**Provided records**.
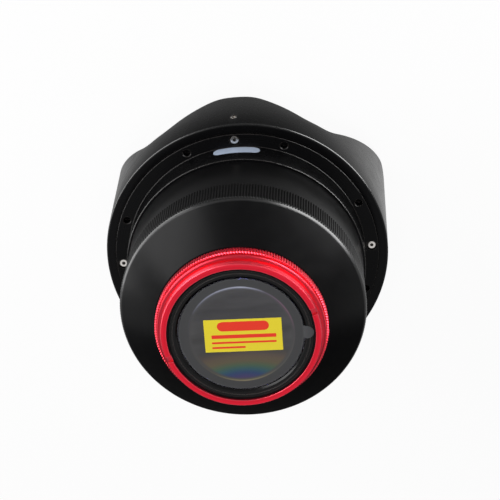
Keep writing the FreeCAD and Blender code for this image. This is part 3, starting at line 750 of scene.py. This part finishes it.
white = (1, 1, 1, 1)
deselect_all()
bpy.ops.mesh.primitive_plane_add(size=6, location=(0, 0, -0.0005))
floor = bpy.context.object
floor.name = "studio_floor"
table, tree, shader, place = new_finish("white_table")
shader.inputs["Roughness"].default_value = 0.9
glow = tree.nodes.new("ShaderNodeEmission")
glow.inputs["Strength"].default_value = 1
across = split_place(tree, place)
# Painted shade in the table's reflection: none seen under the hood, dark close round the lens, lighter
# farther out, darker towards the front and to the left.
painted_contact_shadow = colour_band(tree, distance(tree, place), 0, 200 * mm, [
    (0.0, 0), (0.25, 0), (0.33, 0.85), (0.5, 0.9), (1.0, 1)])
painted_shade_front_to_back = colour_band(tree, across["Y"], 0, 200 * mm, [
    (0.0, 1), (0.1, 1), (0.3, 0.75), (0.43, 0.5), (0.52, 0.2), (0.6, 0.4), (1.0, 0.5)])
painted_shade_left_to_right = colour_band(tree, across["X"], -90 * mm, 90 * mm, [(0.0, 0.62), (0.5, 0.8), (1.0, 1)])
shaded = mixed(tree, 1, mixed(tree, 1, painted_contact_shadow, painted_shade_front_to_back, "MULTIPLY"), painted_shade_left_to_right, "MULTIPLY")
glossy = tree.nodes.new("ShaderNodeLightPath").outputs["Is Glossy Ray"]
shown = mixed(tree, glossy, white, shaded)
tree.links.new(shown, glow.inputs["Color"])
tree.links.new(mixed(tree, 1, (0.88, 0.88, 0.88, 1), shown, "MULTIPLY"), shader.inputs["Base Color"])
lit_or_glowing = tree.nodes.new("ShaderNodeMixShader")
tree.links.new(reckoned(tree, "MULTIPLY", background_rays(tree), 0.93), lit_or_glowing.inputs["Fac"])
tree.links.new(shader.outputs[0], lit_or_glowing.inputs[1])
tree.links.new(glow.outputs[0], lit_or_glowing.inputs[2])
one_way = tree.nodes.new("ShaderNodeMixShader")
tree.links.new(tree.nodes.new("ShaderNodeNewGeometry").outputs["Backfacing"], one_way.inputs["Fac"])
tree.links.new(lit_or_glowing.outputs[0], one_way.inputs[1])
tree.links.new(tree.nodes.new("ShaderNodeBsdfTransparent").outputs[0], one_way.inputs[2])
tree.links.new(one_way.outputs[0], tree.nodes["Material Output"].inputs["Surface"])
floor.data.materials.append(table)

world = bpy.data.worlds.new("studio")
bpy.context.scene.world = world
world.use_nodes = True
tree = world.node_tree
direction = split_place(tree, tree.nodes.new("ShaderNodeTexCoord").outputs["Generated"])
horizon = colour_band(tree, direction["Z"], 0, 1, [(0.0, 1), (0.17, 1), (0.3, 0), (1.0, 0)])
sweep = mixed(tree, 1, background_rays(tree), horizon, "MULTIPLY")
surround = mixed(tree, sweep, (0.3, 0.3, 0.305, 1), white)
tree.links.new(surround, tree.nodes["Background"].inputs["Color"])
tree.nodes["Background"].inputs["Strength"].default_value = 1

# Lamps and a black card. Soft boxes light the lens from the upper left and from above. The others are thin
# screens that show as gleams in its polish, and the card behind it keeps the far side of the cone dark.


def soft_box(name, azimuth, elevation, distance_out, width, height, watts, lift=0.08, gleam=True):
    """Area lamp that faces the lens from a direction in degrees. A gleam shows in reflections only."""
    turn, rise = math.radians(azimuth), math.radians(elevation)
    away = (math.cos(rise) * math.cos(turn), math.cos(rise) * math.sin(turn), math.sin(rise))
    bpy.ops.object.light_add(type="AREA", location=[part * distance_out for part in away])
    lamp = bpy.context.object
    lamp.name = name
    lamp.location.z += lift
    lamp.rotation_euler = (math.pi / 2 - rise, 0, turn + math.pi / 2)
    lamp.data.shape = "RECTANGLE"
    lamp.data.size = width
    lamp.data.size_y = height
    lamp.data.energy = watts
    lamp.visible_camera = False
    lamp.visible_diffuse = not gleam
    return lamp


soft_box("left_high_box", 143, 26, 1.2, 1.0, 0.4, 8, gleam=False)
soft_box("key_box", 80, 70, 1.4, 0.5, 0.5, 9, gleam=False).visible_glossy = False
soft_box("left_strip", 154, 0, 0.28, 0.36, 0.15, 1.5, lift=0.077)
soft_box("right_strip", 36, 0, 0.28, 0.26, 0.18, 3.2, lift=0.092)
soft_box("left_top_box", 140, 47, 1.2, 0.8, 0.3, 1.5)
soft_box("right_top_box", 18, 52, 1.2, 0.6, 0.3, 0.8)
soft_box("back_top_box", 258, 60, 1.2, 0.8, 0.8, 0.75)
soft_box("front_box", 95, 12, 1.2, 0.7, 0.4, 0.8)

deselect_all()
bpy.ops.mesh.primitive_plane_add(size=1, location=(-0.03, -0.2, 0.12), rotation=(math.pi / 2, 0, 0))
card = bpy.context.object
card.name = "studio_flag"
card.scale = (0.7, 0.24, 1)
card.visible_camera = False
cloth = bpy.data.materials.new("black_cloth")
cloth.use_nodes = True
cloth.node_tree.nodes["Principled BSDF"].inputs["Base Color"].default_value = (0.01, 0.01, 0.01, 1)
cloth.node_tree.nodes["Principled BSDF"].inputs["Roughness"].default_value = 0.9
card.data.materials.append(cloth)

# Camera. It stands in front of the lens and high above it, and looks down on the mount.

camera_data = bpy.data.cameras.new("camera")
camera = bpy.data.objects.new("camera", camera_data)
bpy.context.scene.collection.objects.link(camera)
camera_data.lens = 144
camera_data.sensor_width = 36
camera_data.clip_end = 10
camera.location = (0.06719, 0.39922, 0.86123)
camera.rotation_euler = [math.radians(angle) for angle in (-26.866, 1.874, -5.7)]
bpy.context.scene.camera = camera
bpy.context.scene.view_settings.view_transform = "Standard"
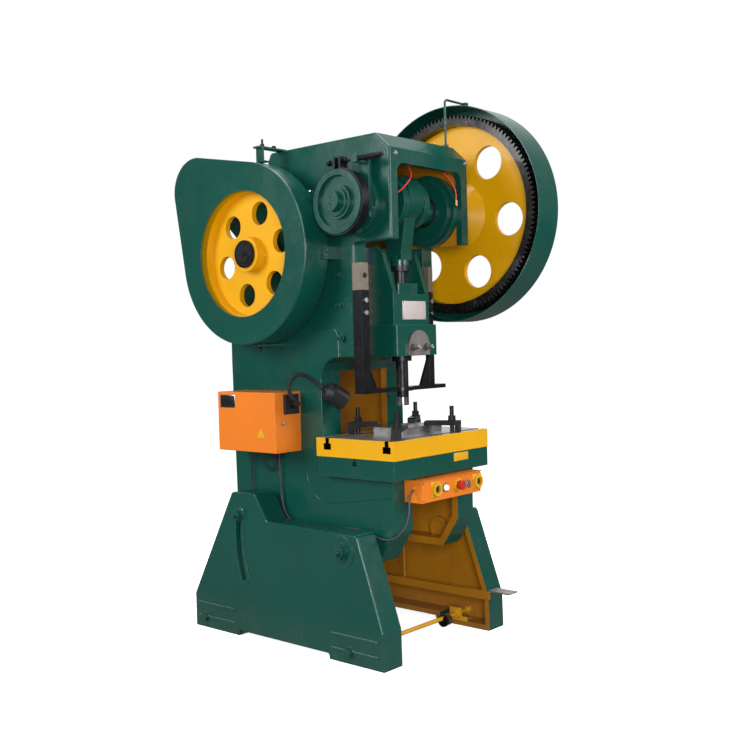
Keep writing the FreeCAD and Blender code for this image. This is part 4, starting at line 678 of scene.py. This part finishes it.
# ---------------------------------- details --------------------------------------
# plates without any marking
ram_plate = Build().box((-0.054, -0.3656, 1.203), (0.084, -0.3638, 1.271), 0.0005)
piece(ram_plate, "ram_plate", "pale_plate", "slide_ram")
repeat("ram_plate_rivets", Build().rod((0, 0, 0), (0, -0.0016, 0), 0.0026, 0.0018, 16),
       [(x, -0.3655, z) for x in (-0.049, 0.079) for z in (1.208, 1.266)], "bright", "slide_ram")
plate_rim = Build().box((-0.3716, 0.212, 0.884), (-0.3700, 0.298, 0.934), 0.0004)
piece(plate_rim, "cabinet_plate_rim", "bright", "door")
plate_face = Build().box((-0.3722, 0.2145, 0.8865), (-0.3708, 0.2955, 0.9315), 0.0003)
piece(plate_face, "cabinet_plate", "black_plate", "door")
piece(Build().box((0.062, -0.4984, 0.676), (0.150, -0.4966, 0.706), 0.0003), "table_plate", "yellow_plastic",
      "frame")

badge = bmesh.new()
corners = [(0.050, 0.776), (0.094, 0.776), (0.072, 0.814)]
front = [badge.verts.new((-0.3714, y, z)) for y, z in corners]
back = [badge.verts.new((-0.3702, y, z)) for y, z in corners]
badge.faces.new(front)
badge.faces.new(back)
for k in range(3):
    badge.faces.new((front[k], front[(k + 1) % 3], back[(k + 1) % 3], back[k]))
bmesh.ops.recalc_face_normals(badge, faces=badge.faces)
plate = bpy.data.meshes.new("cabinet_triangle")
badge.to_mesh(plate)
badge.free()
piece(plate, "cabinet_triangle", "yellow_plastic", "door", smooth=False)

# electrical box: quarter-turn lock
lock = Build().rod((-0.330, -0.0108, 0.830), (-0.330, -0.0145, 0.830), 0.0066, 0.0058)
lock.box((-0.3312, -0.0155, 0.8262), (-0.3288, -0.0140, 0.8338))
piece(lock, "cabinet_lock", "bright", "frame")

# lamp: knurled collar, the lit glass, the screws and boss of its base
tip = Vector((-0.177, -0.168, 0.910))
start = Vector((-0.255, -0.144, 0.961))
axis = (tip - start).normalized()
collar = Build()
for k in range(5):
    collar.ring(start + axis * (0.006 + 0.003 * k), axis, 0.0142, 0.0011, 40, 8)
collar.ring(start + axis * 0.0345, axis, 0.0362, 0.0012, 56, 8)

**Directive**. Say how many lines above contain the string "FreeCAD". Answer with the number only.

**Result for this task**. 2